At 1:36:13 (on https://www.youtube.com/watch?v=KJGp0pyPoVo&list=PLDesaqWTN6EQ2J4vgsN1HyBeRADEh4Cw-&index=11), the professor says:
Whatever factor you have, your numerator should be one degree lower than that. So for linears, one degree lower than a linear is a constant. One degree lower than a quadratic is a linear.

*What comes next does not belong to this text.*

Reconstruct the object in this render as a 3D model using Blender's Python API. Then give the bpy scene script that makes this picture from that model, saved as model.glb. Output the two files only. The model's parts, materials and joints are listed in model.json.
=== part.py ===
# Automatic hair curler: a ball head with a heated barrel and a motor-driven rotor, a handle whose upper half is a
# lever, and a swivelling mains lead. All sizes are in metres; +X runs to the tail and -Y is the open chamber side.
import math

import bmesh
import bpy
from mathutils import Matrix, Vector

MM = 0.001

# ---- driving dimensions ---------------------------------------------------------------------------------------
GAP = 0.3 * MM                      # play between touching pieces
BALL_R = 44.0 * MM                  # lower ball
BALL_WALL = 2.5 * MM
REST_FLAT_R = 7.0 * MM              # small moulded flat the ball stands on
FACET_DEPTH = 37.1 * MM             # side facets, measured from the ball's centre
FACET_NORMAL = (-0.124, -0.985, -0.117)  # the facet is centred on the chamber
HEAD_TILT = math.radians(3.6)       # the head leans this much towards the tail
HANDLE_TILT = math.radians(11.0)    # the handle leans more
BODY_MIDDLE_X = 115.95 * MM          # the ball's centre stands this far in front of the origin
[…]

However, this doesn't seem to hold true in some of the worked examples in Stewart's Early Transcendentals (8th Edition) where you have:
$$\frac{x^3-x+1}{x^2(x-1)^3} = \frac{A}{x} + \frac{B}{x^2} + \frac{C}{x-1} + \frac{D}{(x-1)^2} + \frac{E}{(x-1)^3}$$
Another example shows:
$$\frac{4x}{(x-1)^2(x+1)} = \frac{A}{x-1} + \frac{B}{(x-1)^2} + \frac{C}{x+1}$$
With D and E in the first equation, and B in the second equation being constants, don't these examples disprove the statement above?

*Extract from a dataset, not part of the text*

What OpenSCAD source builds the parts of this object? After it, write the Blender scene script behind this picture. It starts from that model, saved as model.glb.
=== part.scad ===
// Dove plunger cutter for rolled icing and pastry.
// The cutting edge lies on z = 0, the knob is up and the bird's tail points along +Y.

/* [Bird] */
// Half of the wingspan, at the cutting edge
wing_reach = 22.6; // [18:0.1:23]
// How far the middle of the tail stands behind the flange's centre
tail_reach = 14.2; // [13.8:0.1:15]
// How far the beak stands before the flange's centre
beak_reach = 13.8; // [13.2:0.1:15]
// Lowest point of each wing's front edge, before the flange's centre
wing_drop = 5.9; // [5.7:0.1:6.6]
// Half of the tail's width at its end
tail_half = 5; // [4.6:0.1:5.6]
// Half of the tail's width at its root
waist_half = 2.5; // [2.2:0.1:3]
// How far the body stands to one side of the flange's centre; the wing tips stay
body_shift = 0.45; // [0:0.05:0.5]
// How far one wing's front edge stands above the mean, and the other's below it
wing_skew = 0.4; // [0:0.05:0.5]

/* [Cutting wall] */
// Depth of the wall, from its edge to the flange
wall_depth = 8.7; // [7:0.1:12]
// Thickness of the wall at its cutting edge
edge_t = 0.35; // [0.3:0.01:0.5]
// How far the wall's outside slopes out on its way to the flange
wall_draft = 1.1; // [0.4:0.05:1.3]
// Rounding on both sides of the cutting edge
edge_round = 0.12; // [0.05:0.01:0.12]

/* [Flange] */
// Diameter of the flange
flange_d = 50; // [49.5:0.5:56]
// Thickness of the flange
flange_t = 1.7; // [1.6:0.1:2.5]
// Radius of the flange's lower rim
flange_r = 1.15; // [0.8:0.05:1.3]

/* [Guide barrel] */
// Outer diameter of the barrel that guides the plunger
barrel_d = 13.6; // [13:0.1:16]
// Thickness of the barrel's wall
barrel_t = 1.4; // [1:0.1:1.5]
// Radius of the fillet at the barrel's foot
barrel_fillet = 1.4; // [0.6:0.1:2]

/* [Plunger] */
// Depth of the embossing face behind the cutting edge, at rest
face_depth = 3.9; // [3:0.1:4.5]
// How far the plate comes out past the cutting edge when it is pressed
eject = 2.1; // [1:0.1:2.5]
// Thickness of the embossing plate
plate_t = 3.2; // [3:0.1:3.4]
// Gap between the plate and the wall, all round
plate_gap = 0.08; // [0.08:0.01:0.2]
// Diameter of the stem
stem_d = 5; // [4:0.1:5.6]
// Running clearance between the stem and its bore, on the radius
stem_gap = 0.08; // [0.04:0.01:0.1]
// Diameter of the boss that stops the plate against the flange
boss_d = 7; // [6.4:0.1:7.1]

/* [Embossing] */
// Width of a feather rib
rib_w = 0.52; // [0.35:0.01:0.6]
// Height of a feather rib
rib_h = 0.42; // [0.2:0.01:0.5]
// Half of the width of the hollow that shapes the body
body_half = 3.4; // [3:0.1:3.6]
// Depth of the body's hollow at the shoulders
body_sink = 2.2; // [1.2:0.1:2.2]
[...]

It's just an alternative way of writing it, since
$$\frac{A}{x} + \frac{B}{x^2} = \frac{Ax + B}{x^2}$$
and the polynomial $Ax+B$ is one degree lower than $x^2$.

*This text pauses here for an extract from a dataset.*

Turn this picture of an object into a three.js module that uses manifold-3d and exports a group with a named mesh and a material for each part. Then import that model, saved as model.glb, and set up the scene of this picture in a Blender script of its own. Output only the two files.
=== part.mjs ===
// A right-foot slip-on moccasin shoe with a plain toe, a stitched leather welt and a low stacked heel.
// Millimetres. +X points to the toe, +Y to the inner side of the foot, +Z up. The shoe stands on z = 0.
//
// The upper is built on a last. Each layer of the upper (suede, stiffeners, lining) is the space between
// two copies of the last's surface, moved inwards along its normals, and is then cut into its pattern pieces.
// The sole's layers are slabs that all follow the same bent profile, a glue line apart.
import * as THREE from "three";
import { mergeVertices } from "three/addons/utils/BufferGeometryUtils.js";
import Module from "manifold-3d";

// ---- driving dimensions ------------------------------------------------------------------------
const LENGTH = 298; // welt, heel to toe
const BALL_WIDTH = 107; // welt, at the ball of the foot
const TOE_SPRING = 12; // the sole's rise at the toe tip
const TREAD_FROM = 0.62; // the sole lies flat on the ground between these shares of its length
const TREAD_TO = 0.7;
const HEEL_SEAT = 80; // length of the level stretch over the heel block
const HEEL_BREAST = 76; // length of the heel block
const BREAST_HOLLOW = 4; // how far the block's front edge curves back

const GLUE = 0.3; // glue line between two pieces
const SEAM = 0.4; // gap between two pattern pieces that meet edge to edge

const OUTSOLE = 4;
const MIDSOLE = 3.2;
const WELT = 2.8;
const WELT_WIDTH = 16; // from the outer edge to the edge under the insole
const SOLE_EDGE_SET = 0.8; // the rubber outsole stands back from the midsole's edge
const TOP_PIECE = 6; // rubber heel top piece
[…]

If the polynomial isn't $x^n$, then the constants change a little, since
$$\frac{C}{x-1} + \frac{D}{(x-1)^2} + \frac{E}{(x-1)^3} = \frac{C(x-1)^2 + D(x-1) + E}{(x-1)^3} = \frac{C'x^2 + D'x + E'}{(x-1)^3}$$
for some constants $C', D', E'$, so it's sort of up to you. You can either go calculate $C,D,E$ or $C',D',E'$.